• [MATERIAL SUPPLIED]
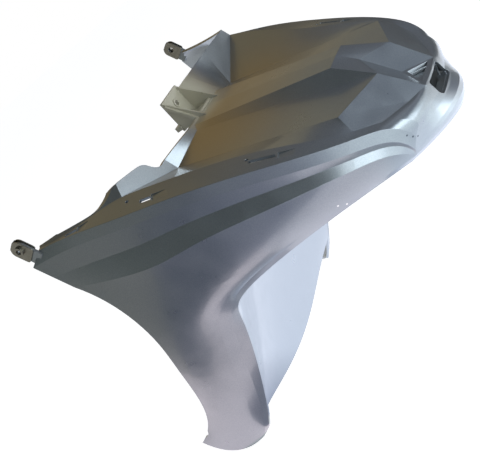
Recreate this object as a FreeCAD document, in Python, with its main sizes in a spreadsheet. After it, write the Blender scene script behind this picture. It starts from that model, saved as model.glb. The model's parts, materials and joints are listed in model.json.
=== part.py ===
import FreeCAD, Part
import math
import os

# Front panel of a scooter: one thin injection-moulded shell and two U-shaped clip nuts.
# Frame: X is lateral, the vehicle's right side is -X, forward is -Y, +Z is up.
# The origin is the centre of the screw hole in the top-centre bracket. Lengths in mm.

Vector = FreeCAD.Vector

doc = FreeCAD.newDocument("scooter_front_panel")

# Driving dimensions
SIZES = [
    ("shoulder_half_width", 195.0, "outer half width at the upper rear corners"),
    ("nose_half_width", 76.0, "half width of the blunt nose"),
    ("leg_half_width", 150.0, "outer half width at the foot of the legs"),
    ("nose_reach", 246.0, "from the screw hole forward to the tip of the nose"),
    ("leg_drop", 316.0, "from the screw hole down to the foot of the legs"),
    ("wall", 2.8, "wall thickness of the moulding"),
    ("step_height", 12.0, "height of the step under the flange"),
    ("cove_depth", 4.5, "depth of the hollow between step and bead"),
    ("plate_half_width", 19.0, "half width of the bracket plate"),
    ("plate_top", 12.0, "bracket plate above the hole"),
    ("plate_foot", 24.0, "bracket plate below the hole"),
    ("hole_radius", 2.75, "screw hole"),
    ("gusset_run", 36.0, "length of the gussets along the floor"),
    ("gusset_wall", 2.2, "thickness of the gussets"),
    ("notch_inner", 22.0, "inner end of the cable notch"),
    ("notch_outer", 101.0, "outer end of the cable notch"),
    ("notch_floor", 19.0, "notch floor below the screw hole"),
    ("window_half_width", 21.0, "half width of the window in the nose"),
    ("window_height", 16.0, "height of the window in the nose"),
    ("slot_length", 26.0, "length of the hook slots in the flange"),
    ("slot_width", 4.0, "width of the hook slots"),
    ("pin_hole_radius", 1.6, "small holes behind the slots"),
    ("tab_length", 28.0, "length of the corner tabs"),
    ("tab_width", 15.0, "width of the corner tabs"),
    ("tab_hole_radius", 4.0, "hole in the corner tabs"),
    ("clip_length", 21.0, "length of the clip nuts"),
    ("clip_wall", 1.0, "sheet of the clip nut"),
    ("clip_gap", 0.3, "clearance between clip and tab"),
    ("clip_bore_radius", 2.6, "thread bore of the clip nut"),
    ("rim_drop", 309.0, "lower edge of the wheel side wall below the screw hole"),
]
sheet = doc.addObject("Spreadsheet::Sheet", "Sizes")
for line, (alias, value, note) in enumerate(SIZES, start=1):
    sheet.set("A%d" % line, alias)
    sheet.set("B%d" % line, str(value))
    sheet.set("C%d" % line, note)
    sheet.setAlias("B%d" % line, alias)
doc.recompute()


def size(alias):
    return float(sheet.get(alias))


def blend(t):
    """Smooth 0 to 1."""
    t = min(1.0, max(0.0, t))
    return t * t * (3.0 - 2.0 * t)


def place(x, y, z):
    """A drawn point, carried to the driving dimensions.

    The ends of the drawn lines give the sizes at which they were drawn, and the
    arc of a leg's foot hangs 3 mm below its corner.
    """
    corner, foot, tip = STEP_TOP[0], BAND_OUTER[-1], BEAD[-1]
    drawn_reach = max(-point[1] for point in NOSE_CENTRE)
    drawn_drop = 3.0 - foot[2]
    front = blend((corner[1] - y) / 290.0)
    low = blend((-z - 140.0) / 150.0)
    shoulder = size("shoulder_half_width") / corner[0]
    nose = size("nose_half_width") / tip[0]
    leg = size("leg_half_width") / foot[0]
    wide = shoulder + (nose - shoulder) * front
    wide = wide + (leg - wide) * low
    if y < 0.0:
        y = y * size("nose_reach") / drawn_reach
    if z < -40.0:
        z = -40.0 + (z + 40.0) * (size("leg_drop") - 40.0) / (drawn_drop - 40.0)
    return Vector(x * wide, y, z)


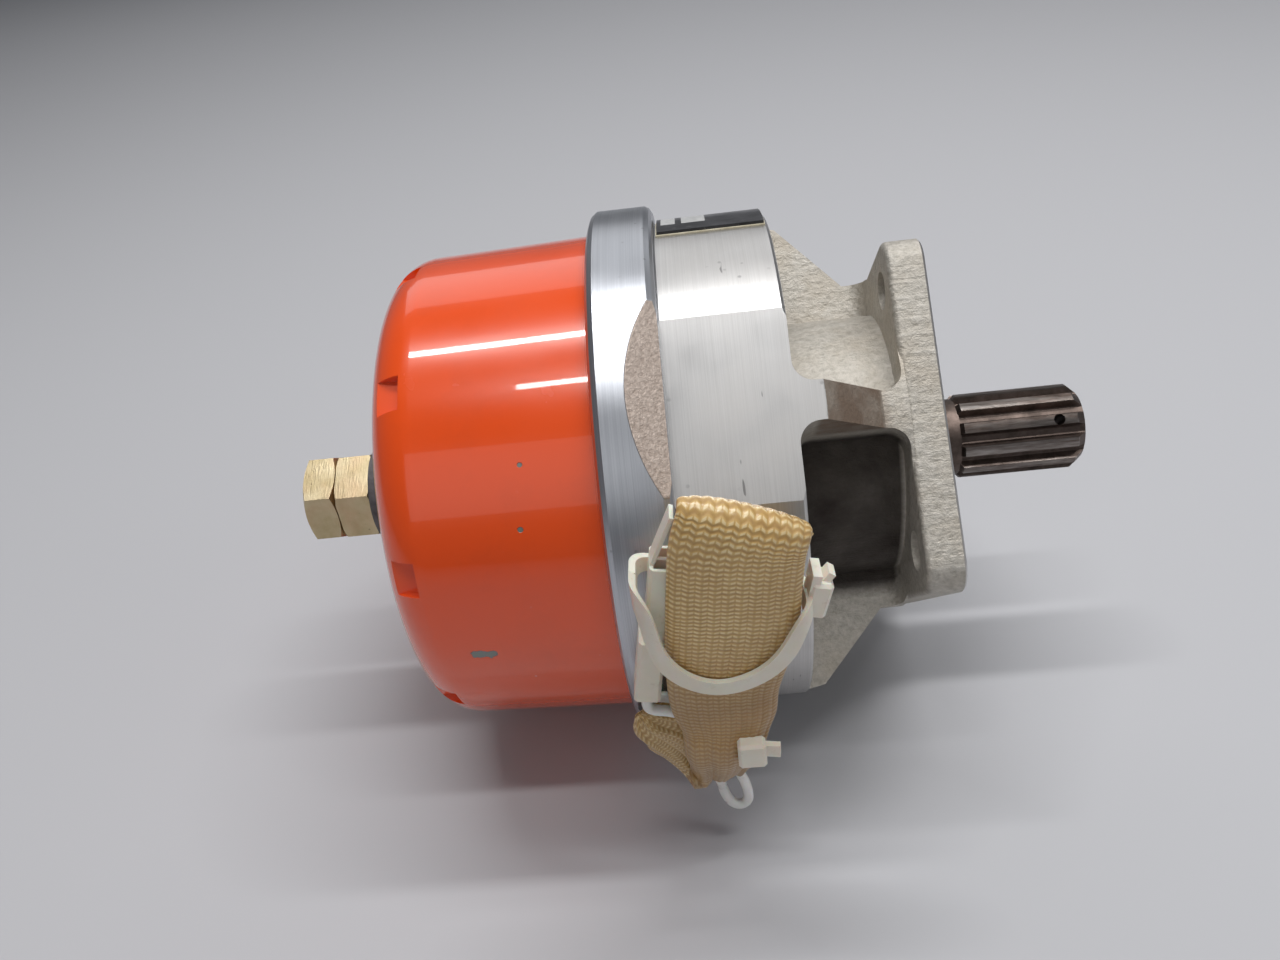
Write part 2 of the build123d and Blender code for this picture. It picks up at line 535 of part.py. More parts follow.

• [GIVEN INSTRUCTION] Would you reproduce the material above in full, exactly as given?

• [OUTPUT]
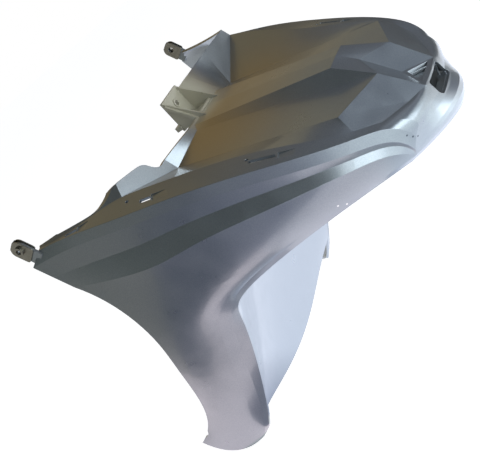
Recreate this object as a FreeCAD document, in Python, with its main sizes in a spreadsheet. After it, write the Blender scene script behind this picture. It starts from that model, saved as model.glb. The model's parts, materials and joints are listed in model.json.
=== part.py ===
import FreeCAD, Part
import math
import os

# Front panel of a scooter: one thin injection-moulded shell and two U-shaped clip nuts.
# Frame: X is lateral, the vehicle's right side is -X, forward is -Y, +Z is up.
# The origin is the centre of the screw hole in the top-centre bracket. Lengths in mm.

Vector = FreeCAD.Vector

doc = FreeCAD.newDocument("scooter_front_panel")

# Driving dimensions
SIZES = [
    ("shoulder_half_width", 195.0, "outer half width at the upper rear corners"),
    ("nose_half_width", 76.0, "half width of the blunt nose"),
    ("leg_half_width", 150.0, "outer half width at the foot of the legs"),
    ("nose_reach", 246.0, "from the screw hole forward to the tip of the nose"),
    ("leg_drop", 316.0, "from the screw hole down to the foot of the legs"),
    ("wall", 2.8, "wall thickness of the moulding"),
    ("step_height", 12.0, "height of the step under the flange"),
    ("cove_depth", 4.5, "depth of the hollow between step and bead"),
    ("plate_half_width", 19.0, "half width of the bracket plate"),
    ("plate_top", 12.0, "bracket plate above the hole"),
    ("plate_foot", 24.0, "bracket plate below the hole"),
    ("hole_radius", 2.75, "screw hole"),
    ("gusset_run", 36.0, "length of the gussets along the floor"),
    ("gusset_wall", 2.2, "thickness of the gussets"),
    ("notch_inner", 22.0, "inner end of the cable notch"),
    ("notch_outer", 101.0, "outer end of the cable notch"),
    ("notch_floor", 19.0, "notch floor below the screw hole"),
    ("window_half_width", 21.0, "half width of the window in the nose"),
    ("window_height", 16.0, "height of the window in the nose"),
    ("slot_length", 26.0, "length of the hook slots in the flange"),
    ("slot_width", 4.0, "width of the hook slots"),
    ("pin_hole_radius", 1.6, "small holes behind the slots"),
    ("tab_length", 28.0, "length of the corner tabs"),
    ("tab_width", 15.0, "width of the corner tabs"),
    ("tab_hole_radius", 4.0, "hole in the corner tabs"),
    ("clip_length", 21.0, "length of the clip nuts"),
    ("clip_wall", 1.0, "sheet of the clip nut"),
    ("clip_gap", 0.3, "clearance between clip and tab"),
    ("clip_bore_radius", 2.6, "thread bore of the clip nut"),
    ("rim_drop", 309.0, "lower edge of the wheel side wall below the screw hole"),
]
sheet = doc.addObject("Spreadsheet::Sheet", "Sizes")
for line, (alias, value, note) in enumerate(SIZES, start=1):
    sheet.set("A%d" % line, alias)
    sheet.set("B%d" % line, str(value))
    sheet.set("C%d" % line, note)
    sheet.setAlias("B%d" % line, alias)
doc.recompute()


def size(alias):
    return float(sheet.get(alias))


def blend(t):
    """Smooth 0 to 1."""
    t = min(1.0, max(0.0, t))
    return t * t * (3.0 - 2.0 * t)


def place(x, y, z):
    """A drawn point, carried to the driving dimensions.

    The ends of the drawn lines give the sizes at which they were drawn, and the
    arc of a leg's foot hangs 3 mm below its corner.
    """
    corner, foot, tip = STEP_TOP[0], BAND_OUTER[-1], BEAD[-1]
    drawn_reach = max(-point[1] for point in NOSE_CENTRE)
    drawn_drop = 3.0 - foot[2]
    front = blend((corner[1] - y) / 290.0)
    low = blend((-z - 140.0) / 150.0)
    shoulder = size("shoulder_half_width") / corner[0]
    nose = size("nose_half_width") / tip[0]
    leg = size("leg_half_width") / foot[0]
    wide = shoulder + (nose - shoulder) * front
    wide = wide + (leg - wide) * low
    if y < 0.0:
        y = y * size("nose_reach") / drawn_reach
    if z < -40.0:
        z = -40.0 + (z + 40.0) * (size("leg_drop") - 40.0) / (drawn_drop - 40.0)
    return Vector(x * wide, y, z)


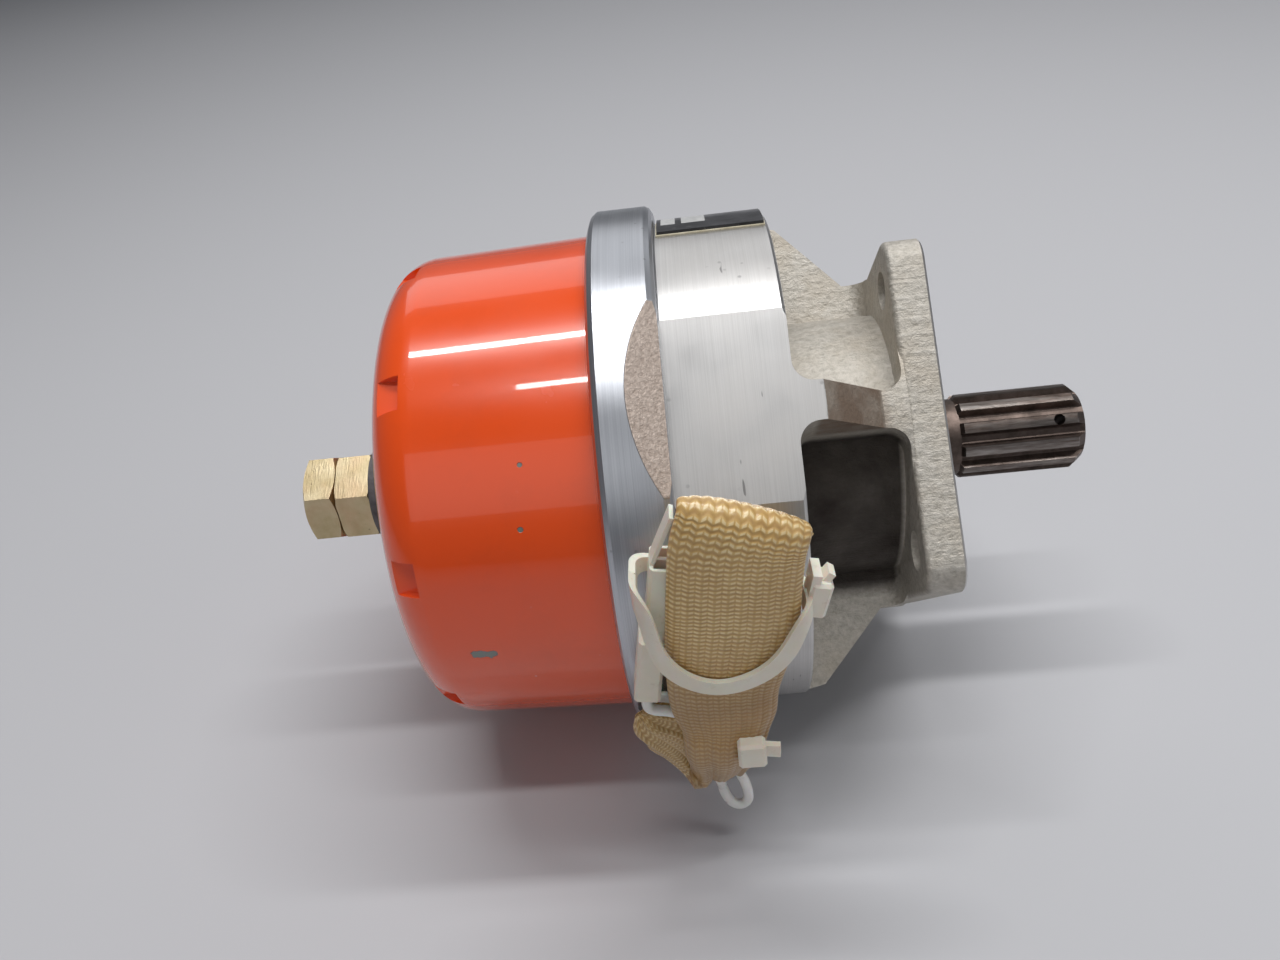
Write part 2 of the build123d and Blender code for this picture. It picks up at line 535 of part.py. More parts follow.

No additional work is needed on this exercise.